Acórdão nº 548/22.6T8VNF.G1 de Tribunal da Relação de Guimarães, 15-02-2024
Data de Julgamento | 15 Fevereiro 2024 |
Número Acordão | 548/22.6T8VNF.G1 |
Ano | 2024 |
Órgão | Tribunal da Relação de Guimarães |
Acordam no Tribunal da Relação de Guimarães
I.
1) AA (Recorrente) propôs, contra BB (Recorrido), a presente ação especial de inventário, através da qual pretende a partilha do património comum do casal que entre ambos foi constituído, na sequência da respetiva dissolução por divórcio.
Alegou, em síntese, que: requerente e requerido foram casados entre si, vigorando entre eles o regime da comunhão geral de bens, conforme convenção antenupcial que celebraram; existe património comum.
Depois de nomeado para exercer o cargo de cabeça-de-casal, o requerido apresentou relação de bens, na qual incluiu: sob a verba n.º 2 do ativo, o veículo automóvel da marca ..., com a matrícula ..-VZ-.., no valor de € 10 000,00; sob a verba n.º 1 do passivo, uma dívida para com a EMP01... – Sociedade Financeira de Crédito, SA, emergente de um empréstimo para a aquisição do referido veículo, no “valor aproximado” (sic) de € 17 409,81.
Notificada da relação de bens, a requerente apresentou reclamação em que, quanto ao referido veículo, disse que o seu valor não é inferior a € 27 000,00, pedindo que a relação de bens seja “corrigida” (sic) em conformidade.
O cabeça-de-casal respondeu dizendo que o valor indicado na relação de bens é o real e correto.
No dia 15 de fevereiro de 2023, a requerente apresentou requerimento em que disse ter constatado, entretanto, que: o referido veículo havia-lhe sido cedido, na vigência do casamento, através de um contrato de aluguer de longa duração a consumidor, que previa a opção de compra, no termo do respetivo prazo, mediante o pagamento de um valor residual; entretanto, já depois da dissolução do casamento, procedeu ao pagamento desse valor e adquiriu para si a propriedade do veículo que, assim, é bem próprio seu.

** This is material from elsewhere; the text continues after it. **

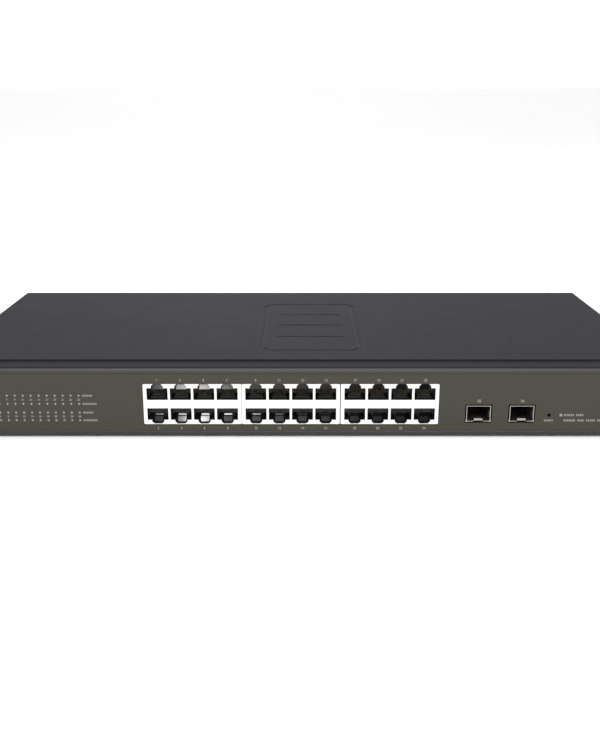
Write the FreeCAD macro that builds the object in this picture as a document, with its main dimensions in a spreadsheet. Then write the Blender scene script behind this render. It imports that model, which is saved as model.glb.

Concluiu pedindo a eliminação da verba n.º 2 do ativo.
O cabeça-de-casal respondeu dizendo que: a requerente teve sempre conhecimento da situação jurídica do veículo; não tendo reclamado oportunamente da sua inclusão na relação de bens, ocorreu “caso julgado formal” (sic); de qualquer modo, a aquisição do direito de propriedade deve retroagir ao momento em que foi celebrado o contrato de aluguer, com opção de compra; por essa razão, o veículo é bem comum do casal, assim devendo permanecer relacionado.
No dia 14 de abril de 2023, foi proferido despacho com o seguinte teor:
“Pese embora resulte da documentação junta que o veículo ..., matrícula ..-VZ-.., nunca foi bem comum do casal, pois estava na posse do dissolvido casal por força da celebração de um contrato de aluguer de longa duração, o certo é que não merece contestação que na pendência do casamento as prestações foram pagas com bens próprios.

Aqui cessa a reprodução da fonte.